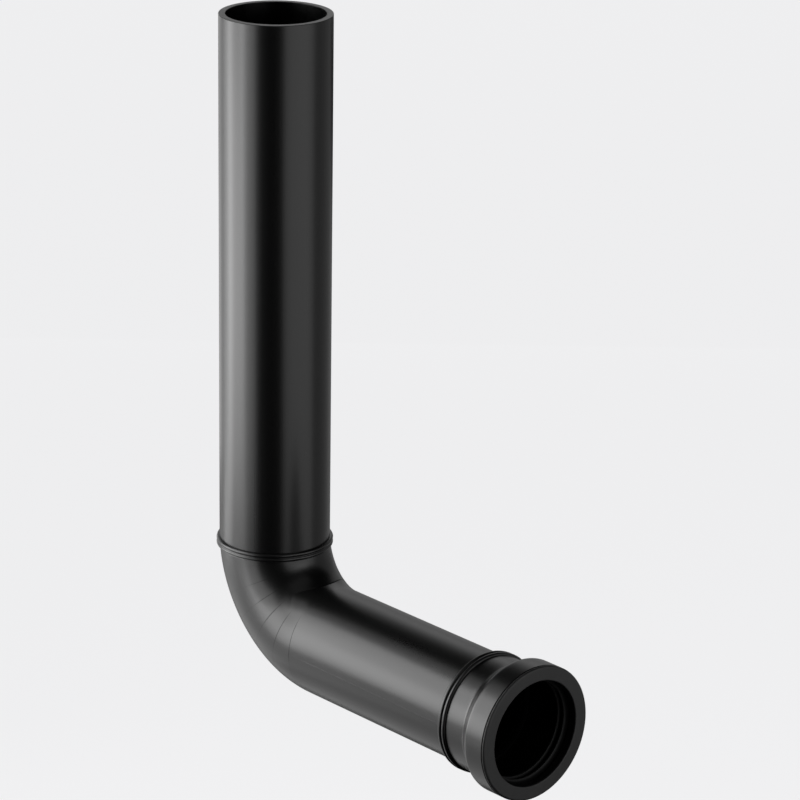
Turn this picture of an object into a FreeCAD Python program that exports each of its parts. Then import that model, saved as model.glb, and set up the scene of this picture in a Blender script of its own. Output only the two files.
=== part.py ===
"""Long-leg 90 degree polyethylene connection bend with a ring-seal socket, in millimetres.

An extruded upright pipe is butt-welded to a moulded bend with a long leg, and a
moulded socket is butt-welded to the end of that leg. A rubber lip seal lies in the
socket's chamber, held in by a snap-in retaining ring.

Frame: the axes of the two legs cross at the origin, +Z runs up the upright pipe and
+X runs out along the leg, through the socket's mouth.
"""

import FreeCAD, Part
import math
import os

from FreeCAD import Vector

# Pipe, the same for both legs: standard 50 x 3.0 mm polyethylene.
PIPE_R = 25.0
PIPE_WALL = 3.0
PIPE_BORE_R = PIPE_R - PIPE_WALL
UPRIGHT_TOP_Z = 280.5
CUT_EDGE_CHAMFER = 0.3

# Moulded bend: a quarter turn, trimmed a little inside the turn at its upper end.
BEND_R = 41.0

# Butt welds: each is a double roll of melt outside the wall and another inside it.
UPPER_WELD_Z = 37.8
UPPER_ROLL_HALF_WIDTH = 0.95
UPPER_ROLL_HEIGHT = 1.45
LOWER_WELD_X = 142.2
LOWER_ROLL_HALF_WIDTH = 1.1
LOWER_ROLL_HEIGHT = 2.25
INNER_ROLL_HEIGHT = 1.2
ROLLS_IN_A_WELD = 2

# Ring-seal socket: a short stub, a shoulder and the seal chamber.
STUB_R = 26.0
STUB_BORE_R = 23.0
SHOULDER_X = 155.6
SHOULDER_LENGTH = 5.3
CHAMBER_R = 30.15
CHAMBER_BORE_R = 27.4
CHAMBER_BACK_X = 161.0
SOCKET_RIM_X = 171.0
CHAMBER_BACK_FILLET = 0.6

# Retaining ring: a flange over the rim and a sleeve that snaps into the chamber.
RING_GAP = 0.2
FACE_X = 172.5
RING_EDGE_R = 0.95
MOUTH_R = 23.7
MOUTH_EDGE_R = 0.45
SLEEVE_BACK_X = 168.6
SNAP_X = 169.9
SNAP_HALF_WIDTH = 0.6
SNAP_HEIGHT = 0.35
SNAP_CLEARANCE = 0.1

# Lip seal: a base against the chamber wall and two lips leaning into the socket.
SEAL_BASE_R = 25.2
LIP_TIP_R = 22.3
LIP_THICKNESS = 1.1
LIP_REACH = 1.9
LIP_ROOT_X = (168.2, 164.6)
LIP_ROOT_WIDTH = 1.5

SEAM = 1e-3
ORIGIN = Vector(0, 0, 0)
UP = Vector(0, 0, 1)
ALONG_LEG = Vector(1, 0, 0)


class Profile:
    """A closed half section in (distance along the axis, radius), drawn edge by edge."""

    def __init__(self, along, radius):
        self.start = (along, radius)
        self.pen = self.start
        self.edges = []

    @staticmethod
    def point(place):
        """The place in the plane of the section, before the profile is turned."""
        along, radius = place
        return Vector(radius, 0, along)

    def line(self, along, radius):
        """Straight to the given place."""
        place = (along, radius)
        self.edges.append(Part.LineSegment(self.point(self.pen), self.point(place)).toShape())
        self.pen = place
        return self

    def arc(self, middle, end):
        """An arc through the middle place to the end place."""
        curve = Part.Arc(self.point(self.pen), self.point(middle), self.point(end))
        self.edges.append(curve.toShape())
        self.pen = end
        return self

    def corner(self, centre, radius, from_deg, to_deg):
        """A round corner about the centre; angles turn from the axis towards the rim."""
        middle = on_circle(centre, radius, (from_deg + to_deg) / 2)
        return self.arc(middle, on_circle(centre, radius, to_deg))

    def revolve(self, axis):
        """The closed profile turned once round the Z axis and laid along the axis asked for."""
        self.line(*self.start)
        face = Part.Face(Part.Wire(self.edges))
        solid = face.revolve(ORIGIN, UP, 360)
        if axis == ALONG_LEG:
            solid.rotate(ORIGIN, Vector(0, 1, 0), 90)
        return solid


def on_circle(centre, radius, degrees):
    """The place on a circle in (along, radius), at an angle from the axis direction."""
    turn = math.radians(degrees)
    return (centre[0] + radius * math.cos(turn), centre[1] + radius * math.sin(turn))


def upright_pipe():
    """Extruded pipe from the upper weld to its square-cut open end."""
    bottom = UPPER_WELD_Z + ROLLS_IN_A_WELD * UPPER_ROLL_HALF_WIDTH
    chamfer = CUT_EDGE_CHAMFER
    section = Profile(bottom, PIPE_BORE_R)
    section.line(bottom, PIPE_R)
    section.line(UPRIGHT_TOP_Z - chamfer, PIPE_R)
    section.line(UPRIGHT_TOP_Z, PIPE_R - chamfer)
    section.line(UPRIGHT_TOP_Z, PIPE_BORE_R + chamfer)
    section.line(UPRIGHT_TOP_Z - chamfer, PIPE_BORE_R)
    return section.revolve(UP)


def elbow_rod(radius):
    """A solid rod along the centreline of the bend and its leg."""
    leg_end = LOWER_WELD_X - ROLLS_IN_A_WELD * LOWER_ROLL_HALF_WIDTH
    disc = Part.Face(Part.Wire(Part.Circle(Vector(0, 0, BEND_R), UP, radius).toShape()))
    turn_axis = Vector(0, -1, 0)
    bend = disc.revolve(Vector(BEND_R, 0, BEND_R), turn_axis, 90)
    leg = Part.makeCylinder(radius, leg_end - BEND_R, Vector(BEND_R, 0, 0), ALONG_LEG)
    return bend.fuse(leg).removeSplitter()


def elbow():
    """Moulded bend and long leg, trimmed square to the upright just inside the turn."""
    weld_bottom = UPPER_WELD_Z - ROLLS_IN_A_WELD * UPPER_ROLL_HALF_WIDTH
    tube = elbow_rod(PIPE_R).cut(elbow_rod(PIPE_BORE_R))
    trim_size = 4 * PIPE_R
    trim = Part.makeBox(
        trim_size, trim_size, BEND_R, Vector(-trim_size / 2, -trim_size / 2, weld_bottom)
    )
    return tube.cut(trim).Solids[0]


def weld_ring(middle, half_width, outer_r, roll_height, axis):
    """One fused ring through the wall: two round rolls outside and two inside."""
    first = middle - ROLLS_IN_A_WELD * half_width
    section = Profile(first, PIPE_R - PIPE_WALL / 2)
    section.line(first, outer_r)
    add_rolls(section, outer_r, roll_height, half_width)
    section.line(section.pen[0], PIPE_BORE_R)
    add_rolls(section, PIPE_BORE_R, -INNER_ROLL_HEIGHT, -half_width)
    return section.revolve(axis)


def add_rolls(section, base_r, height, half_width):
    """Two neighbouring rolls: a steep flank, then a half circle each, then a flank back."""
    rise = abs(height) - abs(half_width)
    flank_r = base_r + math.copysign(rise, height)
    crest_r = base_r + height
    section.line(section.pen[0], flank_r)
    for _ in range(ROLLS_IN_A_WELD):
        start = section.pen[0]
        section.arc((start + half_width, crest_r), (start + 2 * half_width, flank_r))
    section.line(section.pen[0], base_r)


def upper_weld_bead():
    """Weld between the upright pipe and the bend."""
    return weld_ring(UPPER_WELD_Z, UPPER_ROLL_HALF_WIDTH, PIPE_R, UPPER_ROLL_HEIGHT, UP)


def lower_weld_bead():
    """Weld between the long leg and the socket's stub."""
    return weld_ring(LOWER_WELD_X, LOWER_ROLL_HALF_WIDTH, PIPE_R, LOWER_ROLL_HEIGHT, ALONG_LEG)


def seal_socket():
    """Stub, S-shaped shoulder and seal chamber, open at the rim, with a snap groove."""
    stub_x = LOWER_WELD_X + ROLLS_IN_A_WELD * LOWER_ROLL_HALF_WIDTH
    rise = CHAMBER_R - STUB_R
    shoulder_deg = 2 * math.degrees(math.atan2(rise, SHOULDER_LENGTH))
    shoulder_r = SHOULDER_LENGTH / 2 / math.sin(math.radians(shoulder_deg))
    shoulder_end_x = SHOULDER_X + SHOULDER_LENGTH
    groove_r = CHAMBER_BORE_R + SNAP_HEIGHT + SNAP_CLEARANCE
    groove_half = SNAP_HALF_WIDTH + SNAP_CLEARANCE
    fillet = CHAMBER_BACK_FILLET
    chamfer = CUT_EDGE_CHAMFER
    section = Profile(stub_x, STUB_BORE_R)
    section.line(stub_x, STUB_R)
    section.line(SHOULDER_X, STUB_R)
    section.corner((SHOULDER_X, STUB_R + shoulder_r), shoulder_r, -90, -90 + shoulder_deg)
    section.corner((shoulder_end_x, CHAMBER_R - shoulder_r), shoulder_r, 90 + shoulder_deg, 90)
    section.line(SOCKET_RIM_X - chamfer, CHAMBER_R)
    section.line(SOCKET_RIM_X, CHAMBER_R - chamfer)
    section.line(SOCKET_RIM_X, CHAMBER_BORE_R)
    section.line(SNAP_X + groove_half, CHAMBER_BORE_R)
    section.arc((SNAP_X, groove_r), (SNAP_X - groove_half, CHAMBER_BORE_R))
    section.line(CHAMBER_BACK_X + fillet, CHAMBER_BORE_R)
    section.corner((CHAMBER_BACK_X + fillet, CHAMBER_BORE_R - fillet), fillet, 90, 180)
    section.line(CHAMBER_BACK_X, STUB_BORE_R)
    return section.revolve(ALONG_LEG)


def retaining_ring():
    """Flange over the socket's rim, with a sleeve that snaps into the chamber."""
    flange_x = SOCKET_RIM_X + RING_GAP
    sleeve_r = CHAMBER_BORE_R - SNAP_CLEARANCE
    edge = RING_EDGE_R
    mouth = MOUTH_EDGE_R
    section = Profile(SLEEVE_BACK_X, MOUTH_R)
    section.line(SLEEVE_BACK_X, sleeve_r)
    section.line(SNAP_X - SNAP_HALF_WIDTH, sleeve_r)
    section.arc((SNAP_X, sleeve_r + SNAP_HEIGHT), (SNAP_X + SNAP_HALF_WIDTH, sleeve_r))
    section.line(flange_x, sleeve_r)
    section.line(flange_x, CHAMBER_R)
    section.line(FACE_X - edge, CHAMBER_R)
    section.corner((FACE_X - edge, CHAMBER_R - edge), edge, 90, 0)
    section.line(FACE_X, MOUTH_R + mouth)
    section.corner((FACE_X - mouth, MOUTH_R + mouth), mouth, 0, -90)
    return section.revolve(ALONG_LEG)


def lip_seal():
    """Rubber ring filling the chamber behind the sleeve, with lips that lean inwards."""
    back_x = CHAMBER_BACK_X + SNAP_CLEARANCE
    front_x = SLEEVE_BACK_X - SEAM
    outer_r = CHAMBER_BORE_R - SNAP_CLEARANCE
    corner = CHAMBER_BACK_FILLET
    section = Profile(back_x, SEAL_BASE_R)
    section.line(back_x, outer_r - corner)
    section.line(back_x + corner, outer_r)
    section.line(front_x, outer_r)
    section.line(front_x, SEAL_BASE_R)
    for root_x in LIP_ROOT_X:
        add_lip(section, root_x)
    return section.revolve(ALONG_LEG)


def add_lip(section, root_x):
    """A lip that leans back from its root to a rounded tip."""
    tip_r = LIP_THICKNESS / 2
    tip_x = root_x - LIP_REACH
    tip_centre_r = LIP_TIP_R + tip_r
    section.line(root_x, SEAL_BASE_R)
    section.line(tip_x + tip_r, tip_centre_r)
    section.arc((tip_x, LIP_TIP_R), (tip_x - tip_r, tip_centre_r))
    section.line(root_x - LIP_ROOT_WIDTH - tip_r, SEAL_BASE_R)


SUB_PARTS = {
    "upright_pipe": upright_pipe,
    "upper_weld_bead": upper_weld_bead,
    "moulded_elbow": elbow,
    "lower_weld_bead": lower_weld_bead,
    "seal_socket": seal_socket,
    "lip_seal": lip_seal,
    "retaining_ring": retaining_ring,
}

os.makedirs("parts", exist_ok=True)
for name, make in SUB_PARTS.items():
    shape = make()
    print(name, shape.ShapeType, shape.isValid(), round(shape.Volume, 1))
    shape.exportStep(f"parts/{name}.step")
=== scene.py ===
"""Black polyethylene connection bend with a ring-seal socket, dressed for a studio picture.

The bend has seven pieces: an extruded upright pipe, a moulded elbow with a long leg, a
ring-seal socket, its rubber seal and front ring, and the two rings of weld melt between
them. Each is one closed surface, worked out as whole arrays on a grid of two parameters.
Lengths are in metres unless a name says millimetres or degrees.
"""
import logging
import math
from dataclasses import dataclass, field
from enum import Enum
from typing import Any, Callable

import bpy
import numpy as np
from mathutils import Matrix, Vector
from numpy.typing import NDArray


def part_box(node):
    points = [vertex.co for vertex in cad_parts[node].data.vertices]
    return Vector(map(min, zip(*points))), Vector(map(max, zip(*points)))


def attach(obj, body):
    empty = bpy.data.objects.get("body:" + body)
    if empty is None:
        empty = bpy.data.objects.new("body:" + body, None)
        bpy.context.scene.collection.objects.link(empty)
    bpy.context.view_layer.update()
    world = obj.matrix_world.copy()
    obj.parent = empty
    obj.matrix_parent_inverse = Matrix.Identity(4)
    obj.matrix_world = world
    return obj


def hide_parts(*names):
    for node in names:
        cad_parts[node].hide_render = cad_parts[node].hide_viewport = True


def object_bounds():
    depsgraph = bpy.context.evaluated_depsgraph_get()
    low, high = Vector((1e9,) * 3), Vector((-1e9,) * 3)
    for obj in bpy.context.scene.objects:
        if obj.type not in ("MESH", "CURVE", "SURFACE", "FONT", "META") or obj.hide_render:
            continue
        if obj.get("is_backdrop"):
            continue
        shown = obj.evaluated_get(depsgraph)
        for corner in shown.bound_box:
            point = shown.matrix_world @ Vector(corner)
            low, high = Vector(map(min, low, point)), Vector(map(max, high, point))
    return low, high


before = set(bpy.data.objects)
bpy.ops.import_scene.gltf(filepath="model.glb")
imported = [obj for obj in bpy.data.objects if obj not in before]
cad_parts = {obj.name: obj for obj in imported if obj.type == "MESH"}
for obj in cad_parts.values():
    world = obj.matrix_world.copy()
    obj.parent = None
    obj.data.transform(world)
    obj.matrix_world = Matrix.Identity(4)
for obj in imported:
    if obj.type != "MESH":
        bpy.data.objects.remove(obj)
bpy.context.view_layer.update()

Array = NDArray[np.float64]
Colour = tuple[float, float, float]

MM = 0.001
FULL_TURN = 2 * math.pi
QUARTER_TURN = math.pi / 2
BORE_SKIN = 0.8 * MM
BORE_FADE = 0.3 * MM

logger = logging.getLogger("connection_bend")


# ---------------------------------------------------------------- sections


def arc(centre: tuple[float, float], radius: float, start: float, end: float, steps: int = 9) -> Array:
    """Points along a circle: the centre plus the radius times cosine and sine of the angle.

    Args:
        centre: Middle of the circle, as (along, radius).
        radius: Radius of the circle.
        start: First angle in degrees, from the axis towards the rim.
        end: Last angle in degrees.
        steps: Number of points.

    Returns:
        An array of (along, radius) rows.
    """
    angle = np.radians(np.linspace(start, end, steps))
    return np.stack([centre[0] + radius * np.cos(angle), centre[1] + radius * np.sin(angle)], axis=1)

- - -

Exercise = Using the data above, transcribe the lines that run from the line with "section.arc((tip_x, LIP_TIP_R), (tip_x" to the line with "points = [vertex.co", both ends kept, and output nothing else.

Result of the exercise =
    section.arc((tip_x, LIP_TIP_R), (tip_x - tip_r, tip_centre_r))
    section.line(root_x - LIP_ROOT_WIDTH - tip_r, SEAL_BASE_R)


SUB_PARTS = {
    "upright_pipe": upright_pipe,
    "upper_weld_bead": upper_weld_bead,
    "moulded_elbow": elbow,
    "lower_weld_bead": lower_weld_bead,
    "seal_socket": seal_socket,
    "lip_seal": lip_seal,
    "retaining_ring": retaining_ring,
}

os.makedirs("parts", exist_ok=True)
for name, make in SUB_PARTS.items():
    shape = make()
    print(name, shape.ShapeType, shape.isValid(), round(shape.Volume, 1))
    shape.exportStep(f"parts/{name}.step")
=== scene.py ===
"""Black polyethylene connection bend with a ring-seal socket, dressed for a studio picture.

The bend has seven pieces: an extruded upright pipe, a moulded elbow with a long leg, a
ring-seal socket, its rubber seal and front ring, and the two rings of weld melt between
them. Each is one closed surface, worked out as whole arrays on a grid of two parameters.
Lengths are in metres unless a name says millimetres or degrees.
"""
import logging
import math
from dataclasses import dataclass, field
from enum import Enum
from typing import Any, Callable

import bpy
import numpy as np
from mathutils import Matrix, Vector
from numpy.typing import NDArray


def part_box(node):
    points = [vertex.co for vertex in cad_parts[node].data.vertices]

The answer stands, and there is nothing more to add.